A insistência de Waite numa tradição «joanina» foi um tanto desesperante – ele não a desenvolveu e a sua fonte permanece envolta em mistério. Mas, claramente, ela pareceu oferecer um elo de ligação potencialmente excitante entre as histórias do Graal e um S. João – aquele que, como veremos no próximo capítulo, viria dar sentido a muita da aparente confusão que rodeia esta questão.
As histórias do Graal são ainda outra manifestação das idéias secretas que circulavam na França medieval sob os auspícios dos Templários, como o culto da Madona Negra. A ligação entre os dois é notável. Ambos são baseados nos primitivos temas pagãos: as histórias do Graal baseadas em mitos célticos e o culto da Madona Negra baseado nos santuários de deusas pagãs. Contudo, ambos floresceram nos séculos XII e XIII, devido ao contato – via Templários – com a “Terra Santa”.
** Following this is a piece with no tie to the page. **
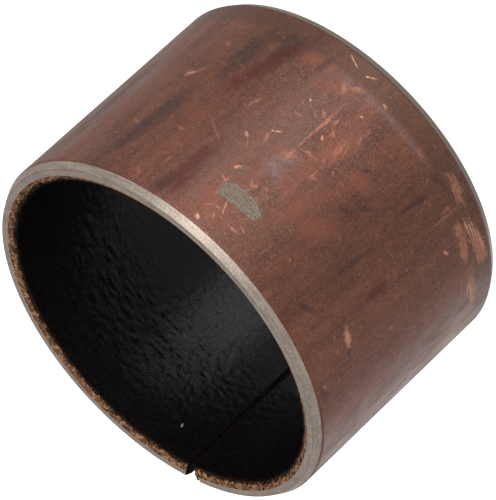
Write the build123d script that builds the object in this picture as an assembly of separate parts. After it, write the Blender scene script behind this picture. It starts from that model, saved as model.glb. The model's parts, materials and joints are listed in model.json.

Os Templários eram um repositório de conhecimento colhido em muitas fontes esotéricas, incluindo as da alquimia e da sexualidade sagrada. [A ligação entre as Madonas Negras, os Templários e a alquimia é o tema de um estudo do historiador francês Jacques Huynen, em L’énigme des Vierges Noires (O Enigma das Virgens Negras) (1972).] E a «ponte» entre as idéias exóticas e esotéricas dos Templários e o mundo católico da sua época estava personificada na imagem de uma mulher: Maria Madalena.
Tudo isto aconteceu há muito tempo. Há muito que os cátaros desapareceram. e a Ordem do Templo foi extinta não muito tempo depois. Mas este conhecimento secreto, esta consciência mística e alquímica do Feminino, também está enterrado sob a poeira dos séculos?
Talvez não. Talvez se tenha tornado o mais excitante e mais perigoso segredo mantido vivo no mundo secreto da Europa atual.